Gather from the listing below each line that includes the word "scene", and copy it.

-- Begin --

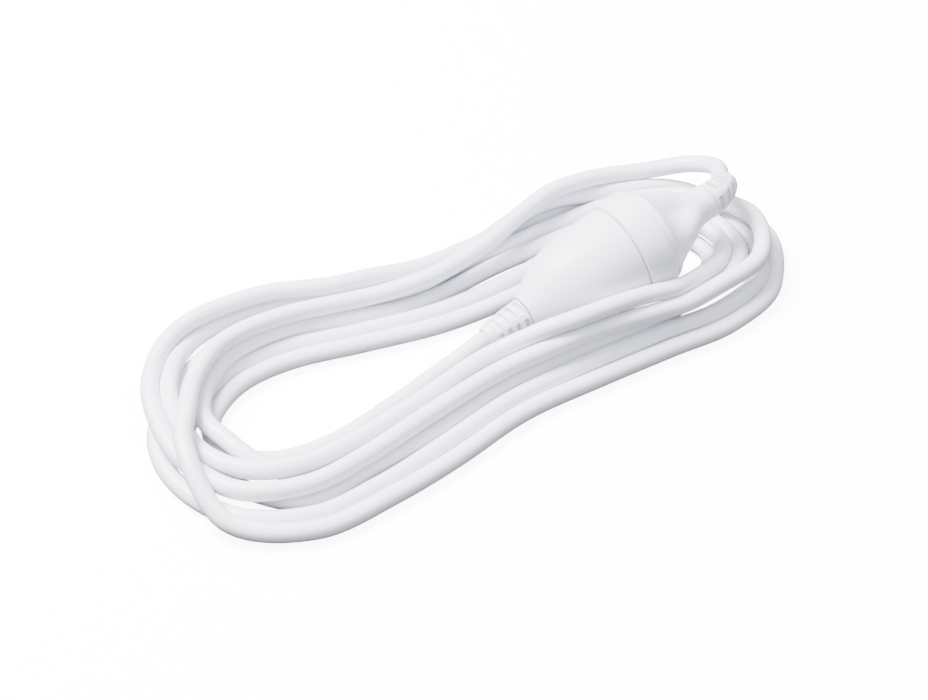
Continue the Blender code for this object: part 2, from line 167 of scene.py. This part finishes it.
def mesh_piece(name, points, faces, matrix, look, crease=40.0):
    """A closed piece, its faces outward and smooth, with edges over the crease angle left sharp."""
    mesh = bpy.data.meshes.new(name)
    mesh.from_pydata([matrix @ Vector(p) for p in points], [], faces)
    shell = bmesh.new()
    shell.from_mesh(mesh)
    if shell.calc_volume(signed=True) < 0:
        bmesh.ops.reverse_faces(shell, faces=shell.faces[:])
    shell.to_mesh(mesh)
    shell.free()
    mesh.materials.append(look)
    mesh.shade_smooth()
    mesh.set_sharp_from_angle(angle=math.radians(crease))
    made = bpy.data.objects.new(name, mesh)
    bpy.context.scene.collection.objects.link(made)
    return made


def loft(name, rings, matrix, look, closed=False, crease=40.0):
    """A skin over rings of equal count. Closed joins the last ring to the first; open ends are capped."""
    count = len(rings[0])
    points = [point for ring in rings for point in ring]
    faces = []
    for i in range(len(rings) if closed else len(rings) - 1):
        a = i * count
        b = (i + 1) % len(rings) * count
        for j in range(count):
            k = (j + 1) % count
            faces.append((a + j, a + k, b + k, b + j))
    if not closed:
        faces.append(tuple(reversed(range(count))))
        faces.append(tuple(range(len(points) - count, len(points))))
    return mesh_piece(name, points, faces, matrix, look, crease)


def through(points, steps):
    """Points along a Catmull-Rom curve through the given ones, steps of them to each span."""
    p = np.array(points, float)
    p = np.vstack([2 * p[0] - p[1], p, 2 * p[-1] - p[-2]])
    t = np.linspace(0, 1, steps, endpoint=False)[:, None]
    spans = [
        0.5 * (2 * b + (c - a) * t + (2 * a - 5 * b + 4 * c - d) * t**2 + (3 * b - a - 3 * c + d) * t**3)
        for a, b, c, d in zip(p, p[1:], p[2:], p[3:])
    ]
    return np.vstack([*spans, p[-2:-1]])


def spaced(points, spacing):
    """The same line read at even spacing."""
    run = np.concatenate([[0], np.cumsum(np.linalg.norm(np.diff(points, axis=0), axis=1))])
    at = np.linspace(0, run[-1], max(3, round(run[-1] / spacing) + 1))
    return np.stack([np.interp(at, run, points[:, i]) for i in range(3)], axis=1)


def round_ring(x, radius, segments=120):
    """A ring about the connector's axis at x. The radius is a number, or a function of the angle."""
    ring = []
    for j in range(segments):
        angle = math.tau * j / segments
        r = radius(angle) if callable(radius) else radius
        ring.append((x, r * math.cos(angle), r * math.sin(angle)))
    return ring


def tube(name, line, radius, look, sides=20):
    """A round cord along a line in layout millimetres, with closed ends."""
    ahead = np.gradient(line, axis=0)
    ahead /= np.linalg.norm(ahead, axis=1)[:, None]
    side = np.cross(ahead[0], (0, 0, 1))
    rings = []
    for place, forward in zip(line, ahead):
        side = side - forward * side.dot(forward)
        side /= np.linalg.norm(side)
        rise = np.cross(side, forward)
        turn = np.linspace(0, math.tau, sides, endpoint=False)[:, None]
        rings.append(place + radius * (np.cos(turn) * side + np.sin(turn) * rise))
    return loft(name, rings, LAYOUT, look)


# Connector

SOCKET_END = -48.0
BELL_FRONT = -0.4
PLUG_END = 44.6
RIDGE_ANGLE = math.radians(53)
SPIGOT_RADIUS = 5.6
SPIGOT_LENGTH = 3.9
RELIEF_BORE = CORD_RADIUS + GAP
PIN_WIDTH = 6.35
PIN_THICKNESS = 1.63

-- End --

# Answer in full
Continue the Blender code for this object: part 2, from line 167 of scene.py. This part finishes it.
    bpy.context.scene.collection.objects.link(made)